Your instructions
Will you transcribe the entries that follow, exactly and in full?

# Start of Input rows

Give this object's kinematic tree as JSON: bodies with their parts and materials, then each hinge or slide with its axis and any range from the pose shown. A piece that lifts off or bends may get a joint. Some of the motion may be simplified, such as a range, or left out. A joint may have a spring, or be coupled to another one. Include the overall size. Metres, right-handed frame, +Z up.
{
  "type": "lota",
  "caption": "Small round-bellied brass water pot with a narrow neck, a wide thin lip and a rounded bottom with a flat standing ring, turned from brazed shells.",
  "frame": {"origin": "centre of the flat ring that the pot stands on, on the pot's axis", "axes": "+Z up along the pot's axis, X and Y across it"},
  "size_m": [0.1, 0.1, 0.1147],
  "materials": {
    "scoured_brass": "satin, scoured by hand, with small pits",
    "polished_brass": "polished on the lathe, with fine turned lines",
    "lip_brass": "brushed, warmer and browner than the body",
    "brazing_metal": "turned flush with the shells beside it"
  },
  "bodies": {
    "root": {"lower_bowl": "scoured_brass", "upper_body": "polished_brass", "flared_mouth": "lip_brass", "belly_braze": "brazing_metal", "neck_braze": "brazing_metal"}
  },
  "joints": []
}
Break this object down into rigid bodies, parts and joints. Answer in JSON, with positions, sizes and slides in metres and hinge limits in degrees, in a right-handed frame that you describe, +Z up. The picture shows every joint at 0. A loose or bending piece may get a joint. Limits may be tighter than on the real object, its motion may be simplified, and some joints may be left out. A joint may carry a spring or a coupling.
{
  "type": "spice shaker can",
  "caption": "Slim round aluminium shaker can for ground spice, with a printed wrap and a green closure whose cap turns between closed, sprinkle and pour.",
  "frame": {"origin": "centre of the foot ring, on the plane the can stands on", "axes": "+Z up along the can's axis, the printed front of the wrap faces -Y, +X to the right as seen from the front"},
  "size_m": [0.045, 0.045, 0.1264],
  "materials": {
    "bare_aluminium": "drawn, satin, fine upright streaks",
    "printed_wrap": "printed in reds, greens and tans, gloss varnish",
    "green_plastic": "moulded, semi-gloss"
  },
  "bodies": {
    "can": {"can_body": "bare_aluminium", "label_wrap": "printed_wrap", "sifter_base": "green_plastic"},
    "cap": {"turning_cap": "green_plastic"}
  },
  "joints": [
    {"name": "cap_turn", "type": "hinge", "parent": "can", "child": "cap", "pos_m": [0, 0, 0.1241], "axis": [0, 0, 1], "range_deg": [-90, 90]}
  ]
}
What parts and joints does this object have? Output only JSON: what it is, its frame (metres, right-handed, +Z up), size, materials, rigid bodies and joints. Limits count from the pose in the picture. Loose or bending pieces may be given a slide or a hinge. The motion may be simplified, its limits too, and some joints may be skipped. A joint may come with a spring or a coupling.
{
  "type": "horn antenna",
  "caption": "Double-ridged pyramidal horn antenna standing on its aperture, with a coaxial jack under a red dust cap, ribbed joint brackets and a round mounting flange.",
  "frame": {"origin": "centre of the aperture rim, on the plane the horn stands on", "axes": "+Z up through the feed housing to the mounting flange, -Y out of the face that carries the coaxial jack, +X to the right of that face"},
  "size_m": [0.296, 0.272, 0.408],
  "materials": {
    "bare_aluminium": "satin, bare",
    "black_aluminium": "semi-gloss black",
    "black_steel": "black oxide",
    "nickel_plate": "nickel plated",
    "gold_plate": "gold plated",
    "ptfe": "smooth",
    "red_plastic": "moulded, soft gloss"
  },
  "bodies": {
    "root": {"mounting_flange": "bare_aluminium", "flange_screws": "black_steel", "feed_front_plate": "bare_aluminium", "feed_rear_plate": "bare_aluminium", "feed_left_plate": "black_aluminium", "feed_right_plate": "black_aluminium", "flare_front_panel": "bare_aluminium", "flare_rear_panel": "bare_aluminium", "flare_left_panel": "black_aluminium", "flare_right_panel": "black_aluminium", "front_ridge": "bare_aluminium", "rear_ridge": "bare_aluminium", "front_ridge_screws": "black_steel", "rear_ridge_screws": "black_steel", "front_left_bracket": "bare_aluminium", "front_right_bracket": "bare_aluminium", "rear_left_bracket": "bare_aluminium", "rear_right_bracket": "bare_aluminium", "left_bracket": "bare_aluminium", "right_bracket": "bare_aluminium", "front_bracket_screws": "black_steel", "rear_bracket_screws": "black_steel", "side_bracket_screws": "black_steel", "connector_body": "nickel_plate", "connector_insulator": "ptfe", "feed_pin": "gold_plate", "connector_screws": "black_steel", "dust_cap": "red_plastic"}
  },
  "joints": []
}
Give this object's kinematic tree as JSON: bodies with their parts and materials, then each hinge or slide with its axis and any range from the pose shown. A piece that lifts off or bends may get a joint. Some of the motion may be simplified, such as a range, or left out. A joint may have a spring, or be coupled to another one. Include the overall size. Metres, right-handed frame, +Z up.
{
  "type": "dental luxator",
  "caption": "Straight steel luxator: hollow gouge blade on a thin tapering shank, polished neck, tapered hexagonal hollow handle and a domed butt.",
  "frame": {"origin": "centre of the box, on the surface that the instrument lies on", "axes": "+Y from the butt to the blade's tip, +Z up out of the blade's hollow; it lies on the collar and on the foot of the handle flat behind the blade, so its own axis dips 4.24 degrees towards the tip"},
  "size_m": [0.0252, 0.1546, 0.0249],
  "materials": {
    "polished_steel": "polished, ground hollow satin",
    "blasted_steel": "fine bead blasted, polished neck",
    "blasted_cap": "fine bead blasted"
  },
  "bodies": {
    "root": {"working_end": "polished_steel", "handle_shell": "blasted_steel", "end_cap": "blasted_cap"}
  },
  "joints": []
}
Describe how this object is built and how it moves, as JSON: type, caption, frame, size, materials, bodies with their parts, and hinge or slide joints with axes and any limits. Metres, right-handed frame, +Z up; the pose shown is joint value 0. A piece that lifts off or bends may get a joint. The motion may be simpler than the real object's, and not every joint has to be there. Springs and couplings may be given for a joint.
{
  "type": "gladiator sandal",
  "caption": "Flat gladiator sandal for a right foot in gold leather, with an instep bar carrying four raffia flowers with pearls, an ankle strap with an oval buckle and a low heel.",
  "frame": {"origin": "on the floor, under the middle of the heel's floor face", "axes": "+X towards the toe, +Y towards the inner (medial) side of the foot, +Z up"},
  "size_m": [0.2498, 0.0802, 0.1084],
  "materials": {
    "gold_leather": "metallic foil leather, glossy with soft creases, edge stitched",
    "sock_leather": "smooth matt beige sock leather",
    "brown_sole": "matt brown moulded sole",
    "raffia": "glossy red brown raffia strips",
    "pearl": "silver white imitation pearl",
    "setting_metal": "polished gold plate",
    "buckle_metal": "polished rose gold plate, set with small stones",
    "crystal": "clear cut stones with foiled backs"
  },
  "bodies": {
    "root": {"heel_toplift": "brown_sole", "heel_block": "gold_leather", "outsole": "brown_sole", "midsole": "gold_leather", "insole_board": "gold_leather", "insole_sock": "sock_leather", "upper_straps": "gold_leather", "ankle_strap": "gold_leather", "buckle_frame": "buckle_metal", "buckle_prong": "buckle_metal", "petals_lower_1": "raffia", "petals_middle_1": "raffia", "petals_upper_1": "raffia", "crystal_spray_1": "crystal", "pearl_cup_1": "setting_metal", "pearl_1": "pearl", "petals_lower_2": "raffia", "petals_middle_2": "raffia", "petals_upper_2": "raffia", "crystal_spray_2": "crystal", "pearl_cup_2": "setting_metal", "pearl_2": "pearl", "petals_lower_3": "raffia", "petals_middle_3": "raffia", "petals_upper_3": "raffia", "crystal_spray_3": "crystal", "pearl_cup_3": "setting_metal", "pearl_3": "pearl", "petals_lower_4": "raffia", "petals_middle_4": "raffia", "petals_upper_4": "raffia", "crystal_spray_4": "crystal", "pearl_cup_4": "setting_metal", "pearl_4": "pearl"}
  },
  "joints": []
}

# End of Input rows

Problem solution
Give this object's kinematic tree as JSON: bodies with their parts and materials, then each hinge or slide with its axis and any range from the pose shown. A piece that lifts off or bends may get a joint. Some of the motion may be simplified, such as a range, or left out. A joint may have a spring, or be coupled to another one. Include the overall size. Metres, right-handed frame, +Z up.
{
  "type": "lota",
  "caption": "Small round-bellied brass water pot with a narrow neck, a wide thin lip and a rounded bottom with a flat standing ring, turned from brazed shells.",
  "frame": {"origin": "centre of the flat ring that the pot stands on, on the pot's axis", "axes": "+Z up along the pot's axis, X and Y across it"},
  "size_m": [0.1, 0.1, 0.1147],
  "materials": {
    "scoured_brass": "satin, scoured by hand, with small pits",
    "polished_brass": "polished on the lathe, with fine turned lines",
    "lip_brass": "brushed, warmer and browner than the body",
    "brazing_metal": "turned flush with the shells beside it"
  },
  "bodies": {
    "root": {"lower_bowl": "scoured_brass", "upper_body": "polished_brass", "flared_mouth": "lip_brass", "belly_braze": "brazing_metal", "neck_braze": "brazing_metal"}
  },
  "joints": []
}
Break this object down into rigid bodies, parts and joints. Answer in JSON, with positions, sizes and slides in metres and hinge limits in degrees, in a right-handed frame that you describe, +Z up. The picture shows every joint at 0. A loose or bending piece may get a joint. Limits may be tighter than on the real object, its motion may be simplified, and some joints may be left out. A joint may carry a spring or a coupling.
{
  "type": "spice shaker can",
  "caption": "Slim round aluminium shaker can for ground spice, with a printed wrap and a green closure whose cap turns between closed, sprinkle and pour.",
  "frame": {"origin": "centre of the foot ring, on the plane the can stands on", "axes": "+Z up along the can's axis, the printed front of the wrap faces -Y, +X to the right as seen from the front"},
  "size_m": [0.045, 0.045, 0.1264],
  "materials": {
    "bare_aluminium": "drawn, satin, fine upright streaks",
    "printed_wrap": "printed in reds, greens and tans, gloss varnish",
    "green_plastic": "moulded, semi-gloss"
  },
  "bodies": {
    "can": {"can_body": "bare_aluminium", "label_wrap": "printed_wrap", "sifter_base": "green_plastic"},
    "cap": {"turning_cap": "green_plastic"}
  },
  "joints": [
    {"name": "cap_turn", "type": "hinge", "parent": "can", "child": "cap", "pos_m": [0, 0, 0.1241], "axis": [0, 0, 1], "range_deg": [-90, 90]}
  ]
}
What parts and joints does this object have? Output only JSON: what it is, its frame (metres, right-handed, +Z up), size, materials, rigid bodies and joints. Limits count from the pose in the picture. Loose or bending pieces may be given a slide or a hinge. The motion may be simplified, its limits too, and some joints may be skipped. A joint may come with a spring or a coupling.
{
  "type": "horn antenna",
  "caption": "Double-ridged pyramidal horn antenna standing on its aperture, with a coaxial jack under a red dust cap, ribbed joint brackets and a round mounting flange.",
  "frame": {"origin": "centre of the aperture rim, on the plane the horn stands on", "axes": "+Z up through the feed housing to the mounting flange, -Y out of the face that carries the coaxial jack, +X to the right of that face"},
  "size_m": [0.296, 0.272, 0.408],
  "materials": {
    "bare_aluminium": "satin, bare",
    "black_aluminium": "semi-gloss black",
    "black_steel": "black oxide",
    "nickel_plate": "nickel plated",
    "gold_plate": "gold plated",
    "ptfe": "smooth",
    "red_plastic": "moulded, soft gloss"
  },
  "bodies": {
    "root": {"mounting_flange": "bare_aluminium", "flange_screws": "black_steel", "feed_front_plate": "bare_aluminium", "feed_rear_plate": "bare_aluminium", "feed_left_plate": "black_aluminium", "feed_right_plate": "black_aluminium", "flare_front_panel": "bare_aluminium", "flare_rear_panel": "bare_aluminium", "flare_left_panel": "black_aluminium", "flare_right_panel": "black_aluminium", "front_ridge": "bare_aluminium", "rear_ridge": "bare_aluminium", "front_ridge_screws": "black_steel", "rear_ridge_screws": "black_steel", "front_left_bracket": "bare_aluminium", "front_right_bracket": "bare_aluminium", "rear_left_bracket": "bare_aluminium", "rear_right_bracket": "bare_aluminium", "left_bracket": "bare_aluminium", "right_bracket": "bare_aluminium", "front_bracket_screws": "black_steel", "rear_bracket_screws": "black_steel", "side_bracket_screws": "black_steel", "connector_body": "nickel_plate", "connector_insulator": "ptfe", "feed_pin": "gold_plate", "connector_screws": "black_steel", "dust_cap": "red_plastic"}
  },
  "joints": []
}
Give this object's kinematic tree as JSON: bodies with their parts and materials, then each hinge or slide with its axis and any range from the pose shown. A piece that lifts off or bends may get a joint. Some of the motion may be simplified, such as a range, or left out. A joint may have a spring, or be coupled to another one. Include the overall size. Metres, right-handed frame, +Z up.
{
  "type": "dental luxator",
  "caption": "Straight steel luxator: hollow gouge blade on a thin tapering shank, polished neck, tapered hexagonal hollow handle and a domed butt.",
  "frame": {"origin": "centre of the box, on the surface that the instrument lies on", "axes": "+Y from the butt to the blade's tip, +Z up out of the blade's hollow; it lies on the collar and on the foot of the handle flat behind the blade, so its own axis dips 4.24 degrees towards the tip"},
  "size_m": [0.0252, 0.1546, 0.0249],
  "materials": {
    "polished_steel": "polished, ground hollow satin",
    "blasted_steel": "fine bead blasted, polished neck",
    "blasted_cap": "fine bead blasted"
  },
  "bodies": {
    "root": {"working_end": "polished_steel", "handle_shell": "blasted_steel", "end_cap": "blasted_cap"}
  },
  "joints": []
}
Describe how this object is built and how it moves, as JSON: type, caption, frame, size, materials, bodies with their parts, and hinge or slide joints with axes and any limits. Metres, right-handed frame, +Z up; the pose shown is joint value 0. A piece that lifts off or bends may get a joint. The motion may be simpler than the real object's, and not every joint has to be there. Springs and couplings may be given for a joint.
{
  "type": "gladiator sandal",
  "caption": "Flat gladiator sandal for a right foot in gold leather, with an instep bar carrying four raffia flowers with pearls, an ankle strap with an oval buckle and a low heel.",
  "frame": {"origin": "on the floor, under the middle of the heel's floor face", "axes": "+X towards the toe, +Y towards the inner (medial) side of the foot, +Z up"},
  "size_m": [0.2498, 0.0802, 0.1084],
  "materials": {
    "gold_leather": "metallic foil leather, glossy with soft creases, edge stitched",
    "sock_leather": "smooth matt beige sock leather",
    "brown_sole": "matt brown moulded sole",
    "raffia": "glossy red brown raffia strips",
    "pearl": "silver white imitation pearl",
    "setting_metal": "polished gold plate",
    "buckle_metal": "polished rose gold plate, set with small stones",
    "crystal": "clear cut stones with foiled backs"
  },
  "bodies": {
    "root": {"heel_toplift": "brown_sole", "heel_block": "gold_leather", "outsole": "brown_sole", "midsole": "gold_leather", "insole_board": "gold_leather", "insole_sock": "sock_leather", "upper_straps": "gold_leather", "ankle_strap": "gold_leather", "buckle_frame": "buckle_metal", "buckle_prong": "buckle_metal", "petals_lower_1": "raffia", "petals_middle_1": "raffia", "petals_upper_1": "raffia", "crystal_spray_1": "crystal", "pearl_cup_1": "setting_metal", "pearl_1": "pearl", "petals_lower_2": "raffia", "petals_middle_2": "raffia", "petals_upper_2": "raffia", "crystal_spray_2": "crystal", "pearl_cup_2": "setting_metal", "pearl_2": "pearl", "petals_lower_3": "raffia", "petals_middle_3": "raffia", "petals_upper_3": "raffia", "crystal_spray_3": "crystal", "pearl_cup_3": "setting_metal", "pearl_3": "pearl", "petals_lower_4": "raffia", "petals_middle_4": "raffia", "petals_upper_4": "raffia", "crystal_spray_4": "crystal", "pearl_cup_4": "setting_metal", "pearl_4": "pearl"}
  },
  "joints": []
}